We are called to prepare.  Paul wrote to Timothy, “Rather train yourself for godliness; for while bodily training is of some value, godliness is of value in every way, as it holds promise for the present life and also for the life to come,” (1 Tim 4.7-8, ESV).

Let me give you three ways in which you can prepare your mind.  The first is read God’s Word with purpose, and that purpose should not be to read it in a year.  The purpose should be to glean as much knowledge about our Triune God: their nature, their power, their works, their expectations, and so forth.  The second is pray.  Pray with purpose.  Don’t be lackadaisical in your prayer-life.  Remember you are preparing the mind.  That means you have to work it.  You have to think!  Think about what you are reading.  Think about what you are praying.  And thirdly think about what is happening around you. Don’t look at the surface.  Don’t listen to soundbites.  Think deeply about your surroundings.

Let’s move on to being sober-minded.  What often happens is that our minds can become overwhelmed or so emotional that we cannot think logically or clearly.  Peter is calling on us to prepare our minds, and to think clearly, soberly about our place in this world.  This doesn’t mean that we can’t laugh or that we can’t enjoy life.  But it absolutely means that we need to take this life seriously.  We can’t get to the point of thinking that we don’t need to care what happens in our society because Jesus is coming back to judge anyway, or that we are leaving anyway so what does it matter.  That’s absurd.  That’s cloudy thinking not sober thinking.  It goes back to the question of are we leaving on vacation or are we preparing our home for an honor guest?  Is Jesus coming back?  Yes.  Is He going to judge?  Absolutely.  Are we spending eternity with Jesus when He returns?  If you love Him and believe in Him, no doubt about it.  But to let our minds get to the point where we do not care about what Jesus cares about is being irrationally-minded not sober-minded.

At the same time, looking at what is going on in the world and becoming hysterical, so that we think all is lost is just as ridiculous.  We must be sober-minded.  We must think straight and seriously about our position in this world.
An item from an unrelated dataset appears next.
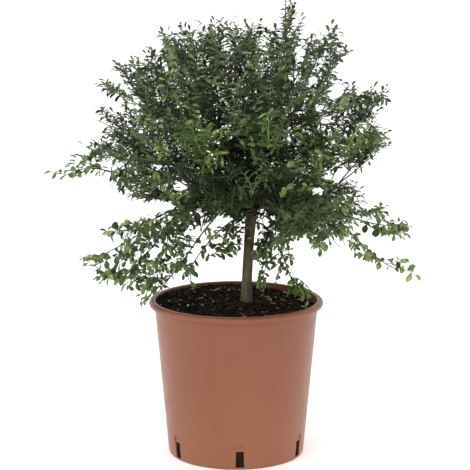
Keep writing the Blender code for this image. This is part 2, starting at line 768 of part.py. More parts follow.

Finally Peter tells us to set our hope “fully on the grace that will be brought to you at the revelation of Jesus Christ.”  If your hope is in the First Amendment (or Second) or in your Senator or in your Congressman or your President, then your hope is dramatically misplaced.  If it is in your church or your family or your job or your income, it is woefully misplaced.  In preparation you must, absolutely must, place the full spectrum of your hope in your eternity that was bought and will be revealed by Jesus Christ.  The persecutors can’t take that away.  They can take away everything else in this world, but they can’t take away Jesus.

Charles Spurgeon once said,

The rays of the sun are warm; but if you collect them into a focus, by a burning-glass, you produce a fire which else you could not find in them.  Concentrate your faculties upon faith in Jesus!  Concentrate your emotions upon the love of Jesus!  Concentrate your whole being upon the glory of Jesus!  You will accomplish marvels if you do this.

This is what we mean by preparation.  All that is within you, your thoughts and emotions must be focused on Jesus.  Are you prepared?